GOAL> The data must be returned in full and exactly as given.

DATA>

::::::

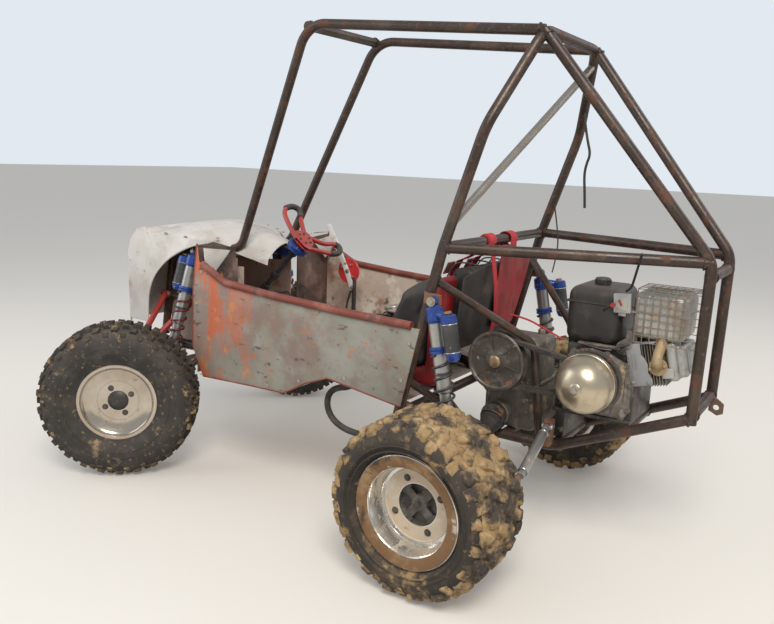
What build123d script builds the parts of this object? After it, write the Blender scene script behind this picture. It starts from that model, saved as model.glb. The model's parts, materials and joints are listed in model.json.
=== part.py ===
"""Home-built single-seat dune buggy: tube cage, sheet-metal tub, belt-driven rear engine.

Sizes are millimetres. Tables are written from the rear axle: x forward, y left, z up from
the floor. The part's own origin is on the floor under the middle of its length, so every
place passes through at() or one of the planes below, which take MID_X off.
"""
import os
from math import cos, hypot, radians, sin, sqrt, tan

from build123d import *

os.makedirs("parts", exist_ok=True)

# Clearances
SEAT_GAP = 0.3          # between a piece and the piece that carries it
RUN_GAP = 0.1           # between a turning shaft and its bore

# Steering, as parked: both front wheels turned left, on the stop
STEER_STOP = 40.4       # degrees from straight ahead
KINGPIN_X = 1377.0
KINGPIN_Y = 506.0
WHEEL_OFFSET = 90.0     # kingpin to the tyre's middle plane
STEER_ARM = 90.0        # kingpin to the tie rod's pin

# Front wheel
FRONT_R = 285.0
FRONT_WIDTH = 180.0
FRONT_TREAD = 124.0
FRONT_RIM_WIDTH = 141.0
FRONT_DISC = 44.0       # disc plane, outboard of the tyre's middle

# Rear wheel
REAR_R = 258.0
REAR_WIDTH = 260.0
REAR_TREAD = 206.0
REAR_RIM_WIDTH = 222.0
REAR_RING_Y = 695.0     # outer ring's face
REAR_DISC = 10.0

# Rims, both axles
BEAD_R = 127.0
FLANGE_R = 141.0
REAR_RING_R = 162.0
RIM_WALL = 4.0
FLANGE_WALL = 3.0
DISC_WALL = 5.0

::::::

EXPECTED ANSWER>
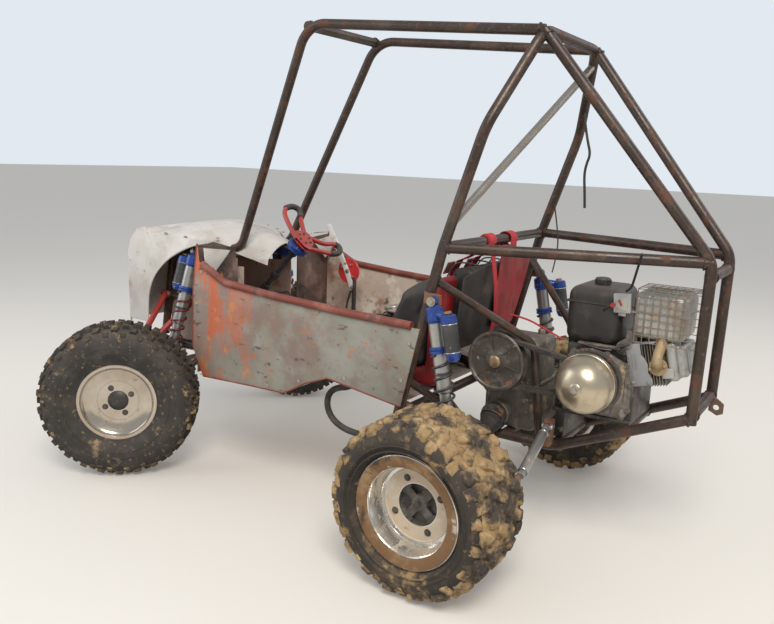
What build123d script builds the parts of this object? After it, write the Blender scene script behind this picture. It starts from that model, saved as model.glb. The model's parts, materials and joints are listed in model.json.
=== part.py ===
"""Home-built single-seat dune buggy: tube cage, sheet-metal tub, belt-driven rear engine.

Sizes are millimetres. Tables are written from the rear axle: x forward, y left, z up from
the floor. The part's own origin is on the floor under the middle of its length, so every
place passes through at() or one of the planes below, which take MID_X off.
"""
import os
from math import cos, hypot, radians, sin, sqrt, tan

from build123d import *

os.makedirs("parts", exist_ok=True)

# Clearances
SEAT_GAP = 0.3          # between a piece and the piece that carries it
RUN_GAP = 0.1           # between a turning shaft and its bore

# Steering, as parked: both front wheels turned left, on the stop
STEER_STOP = 40.4       # degrees from straight ahead
KINGPIN_X = 1377.0
KINGPIN_Y = 506.0
WHEEL_OFFSET = 90.0     # kingpin to the tyre's middle plane
STEER_ARM = 90.0        # kingpin to the tie rod's pin

# Front wheel
FRONT_R = 285.0
FRONT_WIDTH = 180.0
FRONT_TREAD = 124.0
FRONT_RIM_WIDTH = 141.0
FRONT_DISC = 44.0       # disc plane, outboard of the tyre's middle

# Rear wheel
REAR_R = 258.0
REAR_WIDTH = 260.0
REAR_TREAD = 206.0
REAR_RIM_WIDTH = 222.0
REAR_RING_Y = 695.0     # outer ring's face
REAR_DISC = 10.0

# Rims, both axles
BEAD_R = 127.0
FLANGE_R = 141.0
REAR_RING_R = 162.0
RIM_WALL = 4.0
FLANGE_WALL = 3.0
DISC_WALL = 5.0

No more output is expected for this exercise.